>>>

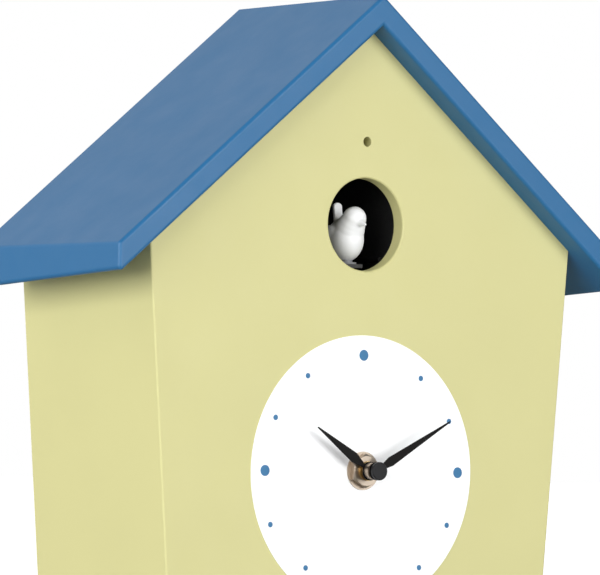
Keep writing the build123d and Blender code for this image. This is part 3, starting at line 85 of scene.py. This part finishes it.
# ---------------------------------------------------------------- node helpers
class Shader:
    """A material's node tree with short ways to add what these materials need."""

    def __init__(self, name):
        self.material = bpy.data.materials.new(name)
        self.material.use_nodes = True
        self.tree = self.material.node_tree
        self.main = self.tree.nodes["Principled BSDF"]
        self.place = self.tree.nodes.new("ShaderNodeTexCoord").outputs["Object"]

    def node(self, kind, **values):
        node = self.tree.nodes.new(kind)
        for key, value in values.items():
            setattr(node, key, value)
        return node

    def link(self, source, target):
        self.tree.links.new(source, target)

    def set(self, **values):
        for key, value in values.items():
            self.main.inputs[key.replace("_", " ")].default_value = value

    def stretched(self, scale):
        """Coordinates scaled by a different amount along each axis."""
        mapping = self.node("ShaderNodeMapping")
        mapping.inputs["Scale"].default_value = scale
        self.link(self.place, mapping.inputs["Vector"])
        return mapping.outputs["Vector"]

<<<

:: GIVEN PROBLEM ::
Every line above should be printed again exactly as it stands.

:: WRITTEN SOLUTION ::
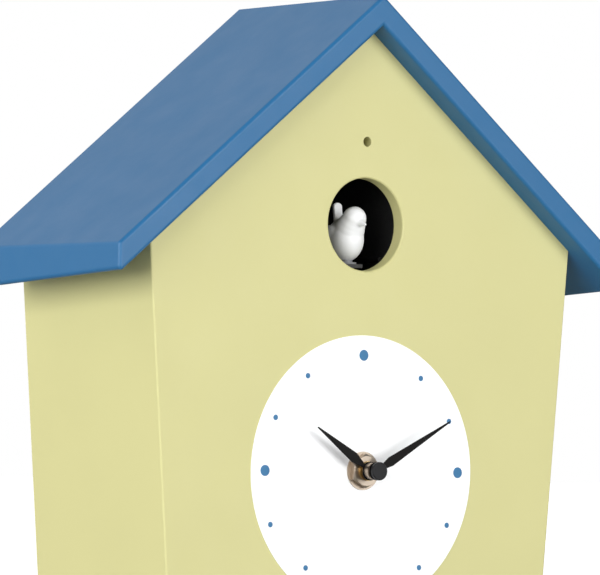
Keep writing the build123d and Blender code for this image. This is part 3, starting at line 85 of scene.py. This part finishes it.
# ---------------------------------------------------------------- node helpers
class Shader:
    """A material's node tree with short ways to add what these materials need."""

    def __init__(self, name):
        self.material = bpy.data.materials.new(name)
        self.material.use_nodes = True
        self.tree = self.material.node_tree
        self.main = self.tree.nodes["Principled BSDF"]
        self.place = self.tree.nodes.new("ShaderNodeTexCoord").outputs["Object"]

    def node(self, kind, **values):
        node = self.tree.nodes.new(kind)
        for key, value in values.items():
            setattr(node, key, value)
        return node

    def link(self, source, target):
        self.tree.links.new(source, target)

    def set(self, **values):
        for key, value in values.items():
            self.main.inputs[key.replace("_", " ")].default_value = value

    def stretched(self, scale):
        """Coordinates scaled by a different amount along each axis."""
        mapping = self.node("ShaderNodeMapping")
        mapping.inputs["Scale"].default_value = scale
        self.link(self.place, mapping.inputs["Vector"])
        return mapping.outputs["Vector"]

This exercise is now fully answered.